▶ _Information provided_
======

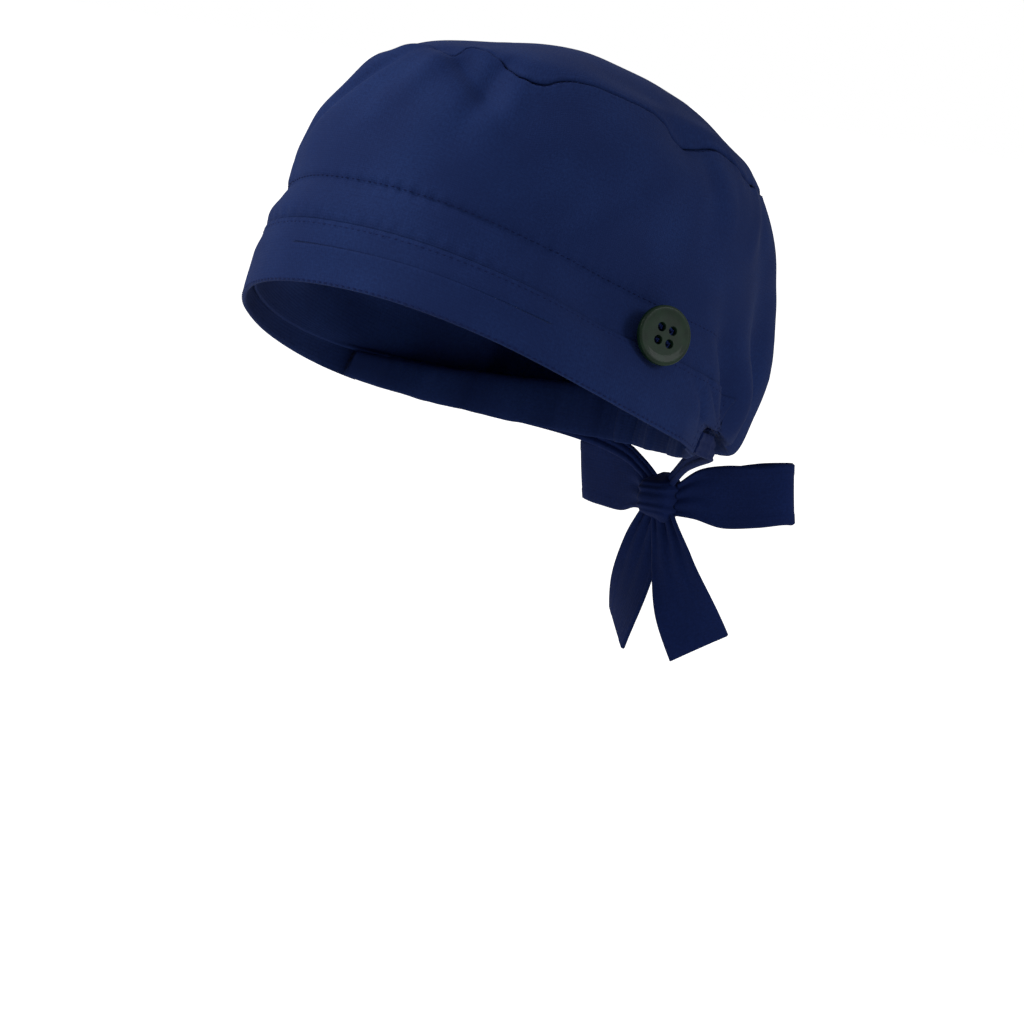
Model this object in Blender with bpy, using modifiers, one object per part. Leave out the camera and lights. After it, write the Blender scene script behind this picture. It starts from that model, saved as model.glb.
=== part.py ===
"""A tie-back scrub cap, worn form: a round top panel, a full side panel, a front band,
a gathered casing at the nape, two ties with a bow, and a button on each side.

Metres, +Z up. The origin is the middle of the head opening at ear height.
+X is the wearer's left, -Y the forehead, +Y the nape.
Angles run round the head: 0 at the forehead, 90 at the wearer's left ear, 180 at the nape.
Levels run up the cap and number the rows of the sections table.
"""

import math

import bmesh
import bpy
import numpy as np
from mathutils import Matrix, Vector

# Driving sizes
HALF_WIDTH = 0.086
HALF_LENGTH = 0.096
CROWN_HEIGHT = 0.138
CLOTH_THICKNESS = 0.0013
BAND_THICKNESS = 0.0018
CASING_THICKNESS = 0.0024
GATHER_DEPTH = 0.0016
TIE_WIDTH = 0.0255
TIE_THICKNESS = 0.0014
TIE_CLEARANCE = 0.0030
TIE_DROP = 0.0170
KNOT_WIDTH = 0.0170
KNOT_DEPTH = 0.0130
KNOT_HEIGHT = 0.0180
KNOT_DROP = 0.0193
LOOP_LENGTH = 0.0540
TAIL_LENGTH = 0.0660
BUTTON_DIAMETER = 0.0223
BUTTON_THICKNESS = 0.0030
BUTTON_ROUNDING = 0.0007
HOLE_DIAMETER = 0.0033
HOLE_SPACING = 0.0050
THREAD_DIAMETER = 0.0018
SHANK_DIAMETER = 0.0085
BUTTON_STANDOFF = 0.0060

# Clearances between pieces that touch
CASING_SEAM_GAP = 0.0009
TOP_SEAM_GAP = 0.0012
LAYER_GAP = 0.0003
TIE_END_GAP = 0.0009

# Shares: of the tie's width, of its run, and of the button
TIE_WIDTH_AT_BAND = 0.32
TIE_WIDTH_AT_KNOT = 0.40
TIE_RUN_SEWN = 0.35
TIE_DROP_POWER = 4
TIE_RUN_SETTLING = 0.28
TIE_SEAM_LEVELS = (0.05, 0.80)
KNOT_ROUNDING = 0.3
RIGHT_LOOP_DROOP = 0.17
RIGHT_TAIL_SETBACK = 0.035
THREAD_REACH = 0.75
FOOT_SINK = 0.45

# Angles in degrees, and counts
BAND_END_ANGLE = 108.0
KNOT_ANGLE = 166.5
BUTTON_ANGLE = 77.0
BUTTON_LEVEL = 3.40
BUTTON_TILT = 13.0
BUTTON_RISE = 9.0
BUTTON_TURN = 15.0
GATHER_COUNT = 20
GATHER_START_ANGLE = 12.0
GATHER_LEVEL = 1.2
GATHER_LEVELS = 1.3
COLUMNS = 80
CASING_TUCK_COLUMNS = 1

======

▶ _What needs to be done_
Select and copy every line of the listing with the word "that".

▶ _Answer below_
Model this object in Blender with bpy, using modifiers, one object per part. Leave out the camera and lights. After it, write the Blender scene script behind this picture. It starts from that model, saved as model.glb.
# Clearances between pieces that touch